What the task asks =>
Copy the records below exactly as they are written.

--- Data to process ---

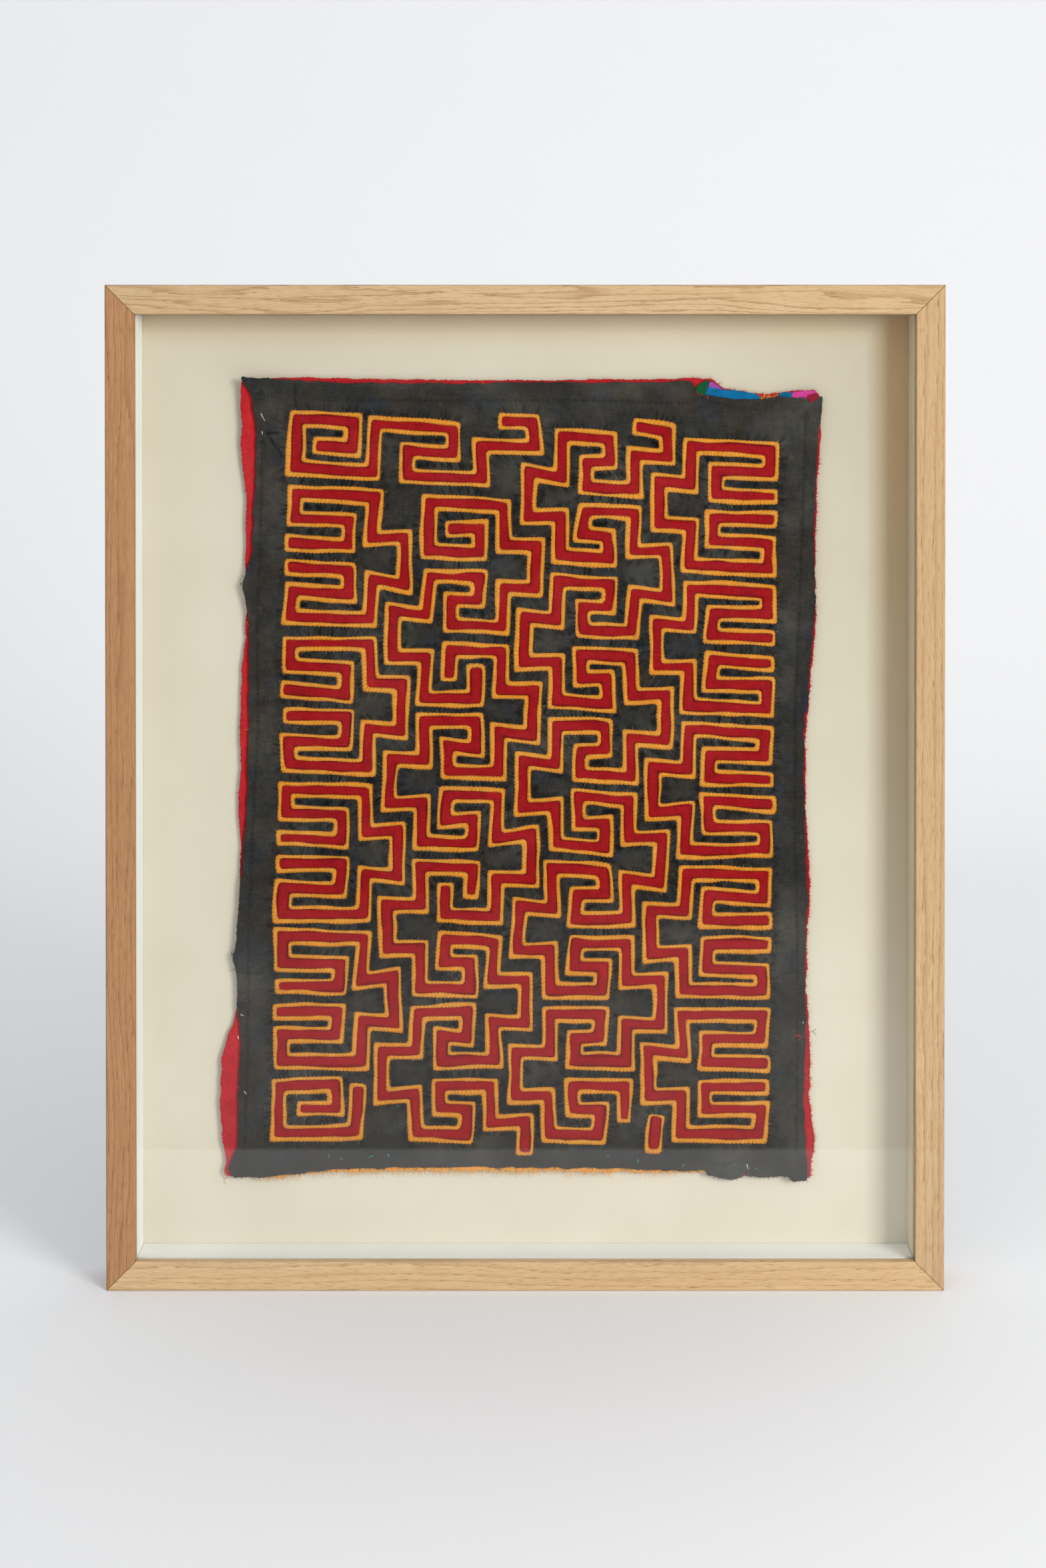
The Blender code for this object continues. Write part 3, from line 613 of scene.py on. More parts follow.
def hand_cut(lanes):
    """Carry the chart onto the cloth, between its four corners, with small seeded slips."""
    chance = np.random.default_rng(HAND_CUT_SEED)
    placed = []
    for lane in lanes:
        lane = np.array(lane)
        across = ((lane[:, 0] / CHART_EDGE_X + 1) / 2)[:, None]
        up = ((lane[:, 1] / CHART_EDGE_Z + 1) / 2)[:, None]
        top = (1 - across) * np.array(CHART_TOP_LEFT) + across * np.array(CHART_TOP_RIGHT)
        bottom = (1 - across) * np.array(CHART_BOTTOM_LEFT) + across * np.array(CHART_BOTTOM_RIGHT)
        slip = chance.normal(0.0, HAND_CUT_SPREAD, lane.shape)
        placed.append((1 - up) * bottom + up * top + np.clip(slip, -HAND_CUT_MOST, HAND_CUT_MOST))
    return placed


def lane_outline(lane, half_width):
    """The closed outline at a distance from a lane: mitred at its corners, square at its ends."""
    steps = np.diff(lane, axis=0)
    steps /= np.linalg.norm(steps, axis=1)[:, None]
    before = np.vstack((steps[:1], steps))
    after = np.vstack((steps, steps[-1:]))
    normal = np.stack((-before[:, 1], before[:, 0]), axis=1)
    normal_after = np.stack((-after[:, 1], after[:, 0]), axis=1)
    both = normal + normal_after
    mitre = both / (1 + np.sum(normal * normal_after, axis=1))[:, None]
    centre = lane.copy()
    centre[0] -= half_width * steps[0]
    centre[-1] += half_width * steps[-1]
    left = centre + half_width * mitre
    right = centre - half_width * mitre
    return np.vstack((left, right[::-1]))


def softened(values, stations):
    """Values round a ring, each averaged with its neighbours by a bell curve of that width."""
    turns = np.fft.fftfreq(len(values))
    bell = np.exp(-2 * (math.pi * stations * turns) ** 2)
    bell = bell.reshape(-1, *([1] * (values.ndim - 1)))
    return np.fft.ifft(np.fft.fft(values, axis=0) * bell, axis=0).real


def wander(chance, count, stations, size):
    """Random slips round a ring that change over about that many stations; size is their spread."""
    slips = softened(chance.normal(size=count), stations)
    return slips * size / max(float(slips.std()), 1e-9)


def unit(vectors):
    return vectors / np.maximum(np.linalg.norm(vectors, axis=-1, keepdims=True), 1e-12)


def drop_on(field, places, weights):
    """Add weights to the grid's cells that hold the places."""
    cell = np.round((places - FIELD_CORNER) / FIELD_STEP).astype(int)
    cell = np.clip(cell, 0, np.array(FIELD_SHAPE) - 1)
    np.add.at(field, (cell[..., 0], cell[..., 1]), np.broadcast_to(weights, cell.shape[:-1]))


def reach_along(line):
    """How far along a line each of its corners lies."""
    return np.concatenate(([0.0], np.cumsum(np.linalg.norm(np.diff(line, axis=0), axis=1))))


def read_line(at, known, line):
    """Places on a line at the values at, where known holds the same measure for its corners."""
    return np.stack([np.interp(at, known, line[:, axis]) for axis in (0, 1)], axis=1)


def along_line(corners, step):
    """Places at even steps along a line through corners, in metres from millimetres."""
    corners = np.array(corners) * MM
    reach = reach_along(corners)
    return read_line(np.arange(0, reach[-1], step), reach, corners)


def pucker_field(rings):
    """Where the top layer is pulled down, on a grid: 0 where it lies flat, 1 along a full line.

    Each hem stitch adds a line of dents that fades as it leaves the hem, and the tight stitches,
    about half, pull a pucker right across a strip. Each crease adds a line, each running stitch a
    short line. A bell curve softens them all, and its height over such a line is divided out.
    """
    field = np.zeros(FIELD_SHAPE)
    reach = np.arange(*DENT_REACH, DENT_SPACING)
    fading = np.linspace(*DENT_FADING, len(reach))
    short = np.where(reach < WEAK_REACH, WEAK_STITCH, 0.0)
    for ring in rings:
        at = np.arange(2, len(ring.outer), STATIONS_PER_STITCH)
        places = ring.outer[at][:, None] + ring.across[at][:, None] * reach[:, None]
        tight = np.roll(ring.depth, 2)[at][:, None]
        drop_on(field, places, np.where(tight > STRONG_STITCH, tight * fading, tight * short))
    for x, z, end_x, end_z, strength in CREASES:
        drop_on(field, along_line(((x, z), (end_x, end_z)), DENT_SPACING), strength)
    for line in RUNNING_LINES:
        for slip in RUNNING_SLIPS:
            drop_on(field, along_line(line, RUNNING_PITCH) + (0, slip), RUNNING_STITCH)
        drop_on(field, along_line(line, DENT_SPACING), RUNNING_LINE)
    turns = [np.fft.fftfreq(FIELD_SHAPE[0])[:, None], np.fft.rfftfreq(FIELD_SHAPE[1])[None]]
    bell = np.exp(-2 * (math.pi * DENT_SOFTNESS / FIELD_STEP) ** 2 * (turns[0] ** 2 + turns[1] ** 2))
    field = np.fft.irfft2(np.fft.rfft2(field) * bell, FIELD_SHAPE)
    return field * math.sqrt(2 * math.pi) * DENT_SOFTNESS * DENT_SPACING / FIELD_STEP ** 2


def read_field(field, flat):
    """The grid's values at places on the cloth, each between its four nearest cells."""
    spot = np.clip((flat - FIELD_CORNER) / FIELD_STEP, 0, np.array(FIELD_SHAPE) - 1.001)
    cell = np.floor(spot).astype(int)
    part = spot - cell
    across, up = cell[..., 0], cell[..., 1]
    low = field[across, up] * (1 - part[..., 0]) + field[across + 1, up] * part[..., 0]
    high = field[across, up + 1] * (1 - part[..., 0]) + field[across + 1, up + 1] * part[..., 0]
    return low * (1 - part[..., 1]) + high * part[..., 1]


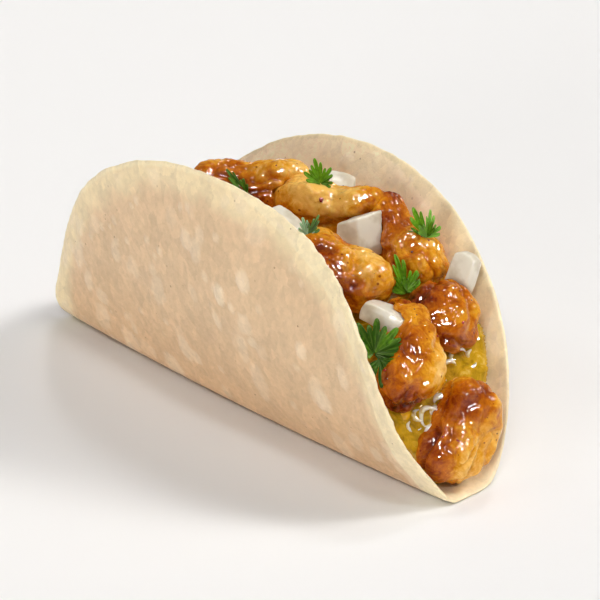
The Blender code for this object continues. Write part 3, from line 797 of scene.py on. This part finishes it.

---

The reply =>
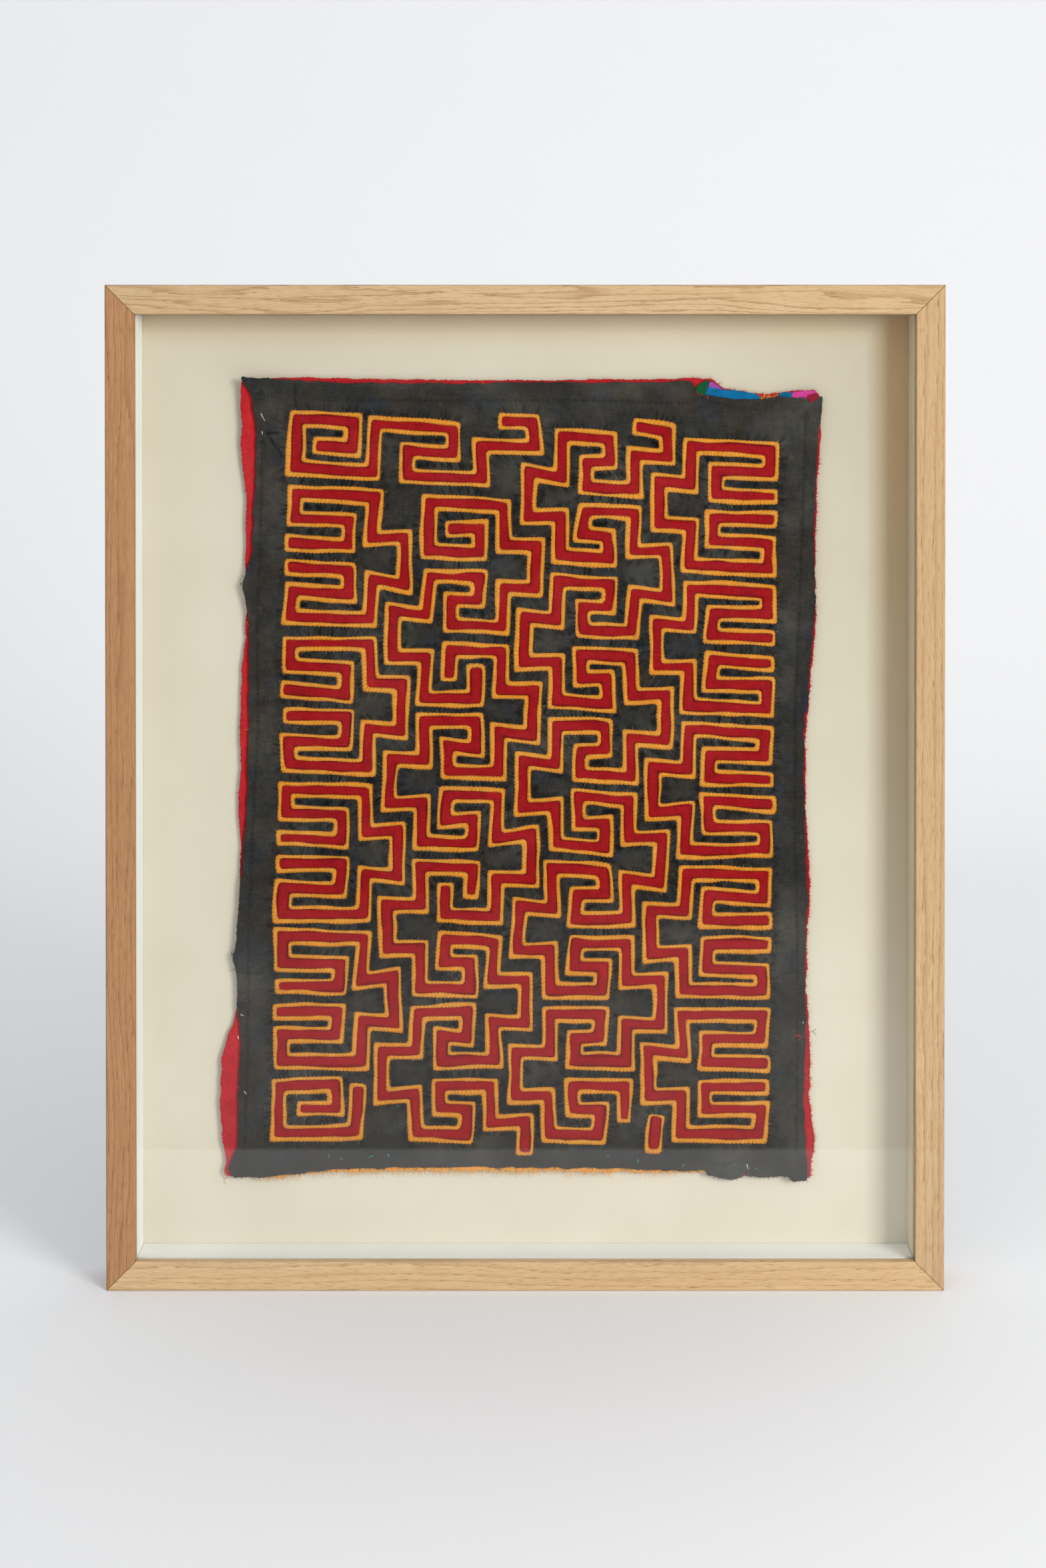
The Blender code for this object continues. Write part 3, from line 613 of scene.py on. More parts follow.
def hand_cut(lanes):
    """Carry the chart onto the cloth, between its four corners, with small seeded slips."""
    chance = np.random.default_rng(HAND_CUT_SEED)
    placed = []
    for lane in lanes:
        lane = np.array(lane)
        across = ((lane[:, 0] / CHART_EDGE_X + 1) / 2)[:, None]
        up = ((lane[:, 1] / CHART_EDGE_Z + 1) / 2)[:, None]
        top = (1 - across) * np.array(CHART_TOP_LEFT) + across * np.array(CHART_TOP_RIGHT)
        bottom = (1 - across) * np.array(CHART_BOTTOM_LEFT) + across * np.array(CHART_BOTTOM_RIGHT)
        slip = chance.normal(0.0, HAND_CUT_SPREAD, lane.shape)
        placed.append((1 - up) * bottom + up * top + np.clip(slip, -HAND_CUT_MOST, HAND_CUT_MOST))
    return placed


def lane_outline(lane, half_width):
    """The closed outline at a distance from a lane: mitred at its corners, square at its ends."""
    steps = np.diff(lane, axis=0)
    steps /= np.linalg.norm(steps, axis=1)[:, None]
    before = np.vstack((steps[:1], steps))
    after = np.vstack((steps, steps[-1:]))
    normal = np.stack((-before[:, 1], before[:, 0]), axis=1)
    normal_after = np.stack((-after[:, 1], after[:, 0]), axis=1)
    both = normal + normal_after
    mitre = both / (1 + np.sum(normal * normal_after, axis=1))[:, None]
    centre = lane.copy()
    centre[0] -= half_width * steps[0]
    centre[-1] += half_width * steps[-1]
    left = centre + half_width * mitre
    right = centre - half_width * mitre
    return np.vstack((left, right[::-1]))


def softened(values, stations):
    """Values round a ring, each averaged with its neighbours by a bell curve of that width."""
    turns = np.fft.fftfreq(len(values))
    bell = np.exp(-2 * (math.pi * stations * turns) ** 2)
    bell = bell.reshape(-1, *([1] * (values.ndim - 1)))
    return np.fft.ifft(np.fft.fft(values, axis=0) * bell, axis=0).real


def wander(chance, count, stations, size):
    """Random slips round a ring that change over about that many stations; size is their spread."""
    slips = softened(chance.normal(size=count), stations)
    return slips * size / max(float(slips.std()), 1e-9)


def unit(vectors):
    return vectors / np.maximum(np.linalg.norm(vectors, axis=-1, keepdims=True), 1e-12)


def drop_on(field, places, weights):
    """Add weights to the grid's cells that hold the places."""
    cell = np.round((places - FIELD_CORNER) / FIELD_STEP).astype(int)
    cell = np.clip(cell, 0, np.array(FIELD_SHAPE) - 1)
    np.add.at(field, (cell[..., 0], cell[..., 1]), np.broadcast_to(weights, cell.shape[:-1]))


def reach_along(line):
    """How far along a line each of its corners lies."""
    return np.concatenate(([0.0], np.cumsum(np.linalg.norm(np.diff(line, axis=0), axis=1))))


def read_line(at, known, line):
    """Places on a line at the values at, where known holds the same measure for its corners."""
    return np.stack([np.interp(at, known, line[:, axis]) for axis in (0, 1)], axis=1)


def along_line(corners, step):
    """Places at even steps along a line through corners, in metres from millimetres."""
    corners = np.array(corners) * MM
    reach = reach_along(corners)
    return read_line(np.arange(0, reach[-1], step), reach, corners)


def pucker_field(rings):
    """Where the top layer is pulled down, on a grid: 0 where it lies flat, 1 along a full line.

    Each hem stitch adds a line of dents that fades as it leaves the hem, and the tight stitches,
    about half, pull a pucker right across a strip. Each crease adds a line, each running stitch a
    short line. A bell curve softens them all, and its height over such a line is divided out.
    """
    field = np.zeros(FIELD_SHAPE)
    reach = np.arange(*DENT_REACH, DENT_SPACING)
    fading = np.linspace(*DENT_FADING, len(reach))
    short = np.where(reach < WEAK_REACH, WEAK_STITCH, 0.0)
    for ring in rings:
        at = np.arange(2, len(ring.outer), STATIONS_PER_STITCH)
        places = ring.outer[at][:, None] + ring.across[at][:, None] * reach[:, None]
        tight = np.roll(ring.depth, 2)[at][:, None]
        drop_on(field, places, np.where(tight > STRONG_STITCH, tight * fading, tight * short))
    for x, z, end_x, end_z, strength in CREASES:
        drop_on(field, along_line(((x, z), (end_x, end_z)), DENT_SPACING), strength)
    for line in RUNNING_LINES:
        for slip in RUNNING_SLIPS:
            drop_on(field, along_line(line, RUNNING_PITCH) + (0, slip), RUNNING_STITCH)
        drop_on(field, along_line(line, DENT_SPACING), RUNNING_LINE)
    turns = [np.fft.fftfreq(FIELD_SHAPE[0])[:, None], np.fft.rfftfreq(FIELD_SHAPE[1])[None]]
    bell = np.exp(-2 * (math.pi * DENT_SOFTNESS / FIELD_STEP) ** 2 * (turns[0] ** 2 + turns[1] ** 2))
    field = np.fft.irfft2(np.fft.rfft2(field) * bell, FIELD_SHAPE)
    return field * math.sqrt(2 * math.pi) * DENT_SOFTNESS * DENT_SPACING / FIELD_STEP ** 2


def read_field(field, flat):
    """The grid's values at places on the cloth, each between its four nearest cells."""
    spot = np.clip((flat - FIELD_CORNER) / FIELD_STEP, 0, np.array(FIELD_SHAPE) - 1.001)
    cell = np.floor(spot).astype(int)
    part = spot - cell
    across, up = cell[..., 0], cell[..., 1]
    low = field[across, up] * (1 - part[..., 0]) + field[across + 1, up] * part[..., 0]
    high = field[across, up + 1] * (1 - part[..., 0]) + field[across + 1, up + 1] * part[..., 0]
    return low * (1 - part[..., 1]) + high * part[..., 1]


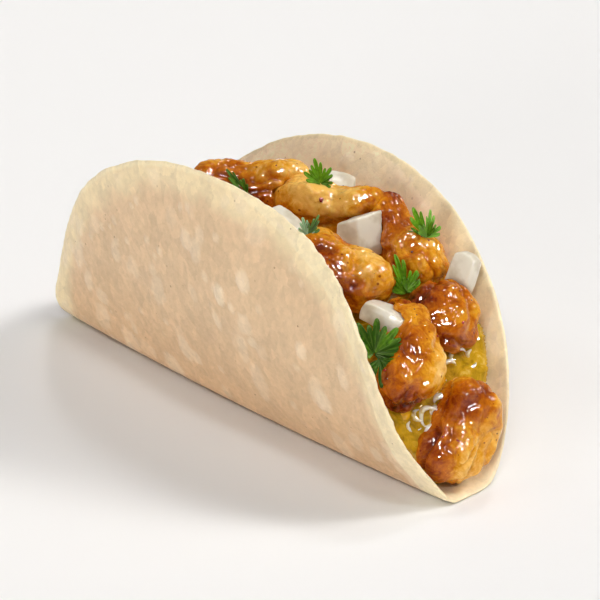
The Blender code for this object continues. Write part 3, from line 797 of scene.py on. This part finishes it.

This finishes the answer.